American Legion v. American Humanist Ass’n: Exempting Longstanding Governmental Religious Displays from Establishment Clause Scrutiny and How the Endorsement Test Could Have Prevented It

M. Allison Hyde

In American Legion v. American Humanist Ass’n the United States Supreme Court considered whether a large monument in the shape of a Latin cross on government land (“the Cross”) and maintained by the government violated the Establishment Clause. The Court’s decision turned on whether commemorating World War I (“WWI”) veterans was a purpose sufficiently secular to overcome the cross’s Christian association. Part I of this Note will discuss the history of the Cross and the lower courts’ litigation of the challenge to government ownership. Part II will discuss the enactment of the Establishment Clause and Supreme Court case law on governmental displays of religious expression leading up to American Legion. Part III will discuss the decision in American Legion, which held that longstanding religious monuments are presumptively constitutional and the Cross is constitutional as a longstanding symbol possessing a legitimate secular meaning.
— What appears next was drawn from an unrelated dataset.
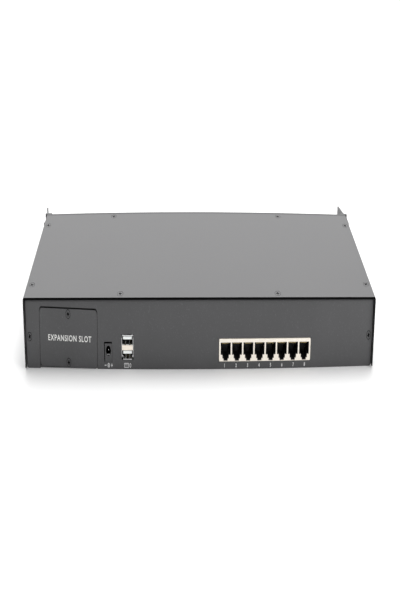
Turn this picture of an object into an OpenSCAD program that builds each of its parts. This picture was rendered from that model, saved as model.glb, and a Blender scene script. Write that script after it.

In Part IV, this Note will argue that although the Court’s holding was consistent with relevant precedent, its opinion unnecessarily created an exemption from Establishment Clause scrutiny for longstanding governmental religious displays. Instead, the Court should have invoked its endorsement test as the most appropriate existing test for evaluating religious displays. Finally, this Note will argue that a modified version of the endorsement test should be adopted for analyzing such displays in the future.